Dünya genelinde en yüksek risk sıralamasında iklim değişikliği ilk sırada yer alırken, deniz sigortalarında ise durum savaşların getirdiği risklere kayıyor. Dünya deniz sigortacılığının geçmişte ağırlıklı olarak deniz rizikoları ve doğa kaynaklı hasarlara odaklandığını belirten Türk P&I Sigorta Genel Müdürü Ufuk Teker, “Bundan 3-5 yıl önce bu ölçekte bir jeopolitik belirsizlik gündemimizde yoktu. Bugün gelinen noktada deniz sigortacılarının en büyük riski, çevresel faktörlerin dahi üzerine çıkan jeopolitik belirsizliktir” dedi.

KIZILDENİZ VE SÜVEYŞ’TE TİCARET SERT DARBE ALDI

Son 2-3 yıllık süreçte yalnızca Ukrayna-Rusya savaşının değil, İsrail-Gazze krizi ve Aden Körfezi’nde Yemenli Husilerin ticari gemilere yönelik füze ve drone saldırılarının da küresel ticareti derinden etkilediğine dikkat çeken Teker, bu gelişmelerin deniz taşımacılığında büyük bir belirsizlik yarattığını vurguladı.

Kızıldeniz ve Süveyş Kanalı kullanımının yaklaşık yüzde 60 oranında düştüğünü ifade eden Teker, bunun onlarca milyar dolarlık ekonomik etki oluşturduğunu kaydetti.

“DETENTİON” MİLYARLARCA DOLARLIK HASAR YARATTI

Ukrayna-Rusya savaşıyla birlikte çok sayıda geminin limanlarda hareketsiz kaldığını hatırlatan Teker, bu duruma denizcilik ve sigortacılıkta “Detention” adı verildiğini belirtti. Gemilerin sefer yapamaz hale gelmesinin sigorta sektörü açısından milyarlarca dolarlık ek maliyet doğurduğunu söyledi.

Son dönemde ise insansız deniz araçları, hava yoluyla kullanılan drone’lar ve füzelerin ticari filolara yönelik saldırılarının yeni ve çok daha karmaşık bir risk alanı yarattığını dile getirdi.

HARP RİZİKOLARI AYRI BİR TEMİNAT ALANI

Deniz sigortacılığının temel olarak gövde sigortaları ve sorumluluk (P&I) sigortaları olmak üzere iki ana başlıkta değerlendirildiğini aktaran Teker, harp rizikolarının ise tamamen ayrı bir kategori olduğunu vurguladı.
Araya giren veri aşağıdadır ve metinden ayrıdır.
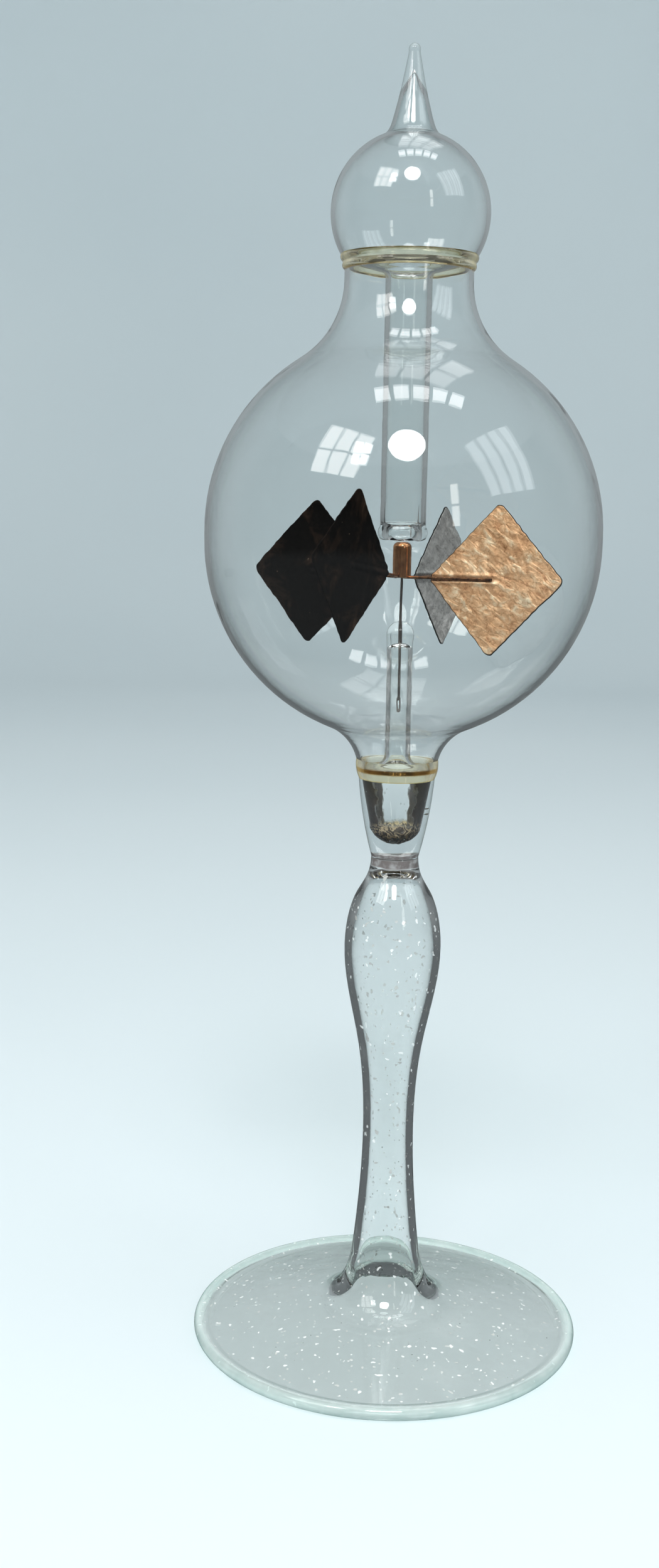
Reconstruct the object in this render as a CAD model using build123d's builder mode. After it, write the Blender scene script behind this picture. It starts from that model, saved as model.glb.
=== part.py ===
"""Crookes radiometer on a stemmed glass foot.

Millimetres, +Z up. The origin is the middle of the foot's underside, and the rotor turns about Z.
Glass pieces are revolved about Z from a half section in the XZ plane, given as (radius, height).
"""

import os
from math import acos, asin, degrees, sqrt

from build123d import *

os.makedirs("parts", exist_ok=True)

# Room between fused faces, so that neighbours touch and never overlap
seal_gap = 0.02

# Foot: a shallow glass cone with a thick rounded rim, drawn up to a collar
foot_radius = 40.9
foot_rim_height = 2.8
foot_rim_width = 4.0
foot_disc_thickness = 2.2
foot_cone_rise = 0.19
foot_flare_reach = 16.0
foot_mouth_reach = 12.5
foot_mouth_lean = 0.1
foot_collar_height = 14.0
foot_collar_lean = 0.3

# Stem: a hollow baluster, with each station's radius and its rise above the station below
stem_wall = 1.5
stem_base_radius = 7.95
stem_ankle_radius, stem_ankle_rise = 6.7, 7.5
stem_slim_radius, stem_slim_rise = 5.3, 22.5
stem_swell_radius, stem_swell_rise = 6.75, 20.0
stem_belly_radius, stem_belly_rise = 10.0, 21.8
stem_shoulder_radius, stem_shoulder_rise = 7.6, 10.4
stem_waist_radius, stem_waist_rise = 4.87, 7.6
stem_dome_thickness = 2.8

# Cup between the stem and the globe, with a round-bottomed hollow
cup_height = 16.4
cup_rim_radius = 7.8
cup_middle_radius = 6.75
cup_mouth_radius = 4.8
cup_floor_radius = 3.5
cup_floor_thickness = 3.4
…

Armatörlerin, gövde sigortalarının yanında yıllık harp ve grev sigortaları satın aldığını belirten Teker, politik olarak dengesiz bölgelerin Londra’daki Harp Komitesi tarafından belirlendiğini ve bu bölgelere yapılan seferler için 7 veya 14 günlük ek teminatlar alındığını ifade etti.

Karadeniz’in, Türkiye’nin karasularını kapsayan bölümü itibarıyla harp grev bölgesi olmadığını da özellikle vurguladı.

“RİSKLER DAHA KARMAŞIK HALE GELDİ”

P&I sigortacılarının normal şartlarda harp rizikolarını teminat altına almadığını, bu risklerin ancak ek teminatlarla karşılanabildiğini belirten Ufuk Teker, gövde sigortacıları için de harp sigortasının ayrıca satın alınması gerektiğini söyledi.

Başıboş mayınlar, füze saldırıları ve savaş kaynaklı hasarların sefer süresince ek teminatlarla güvence altına alınabildiğini kaydeden Teker, “Ancak bugün gelinen noktada riskler çok daha komplike bir yapıya bürünmüş durumda” diyerek deniz sigortacılığında yeni bir döneme girildiğine dikkat çekti.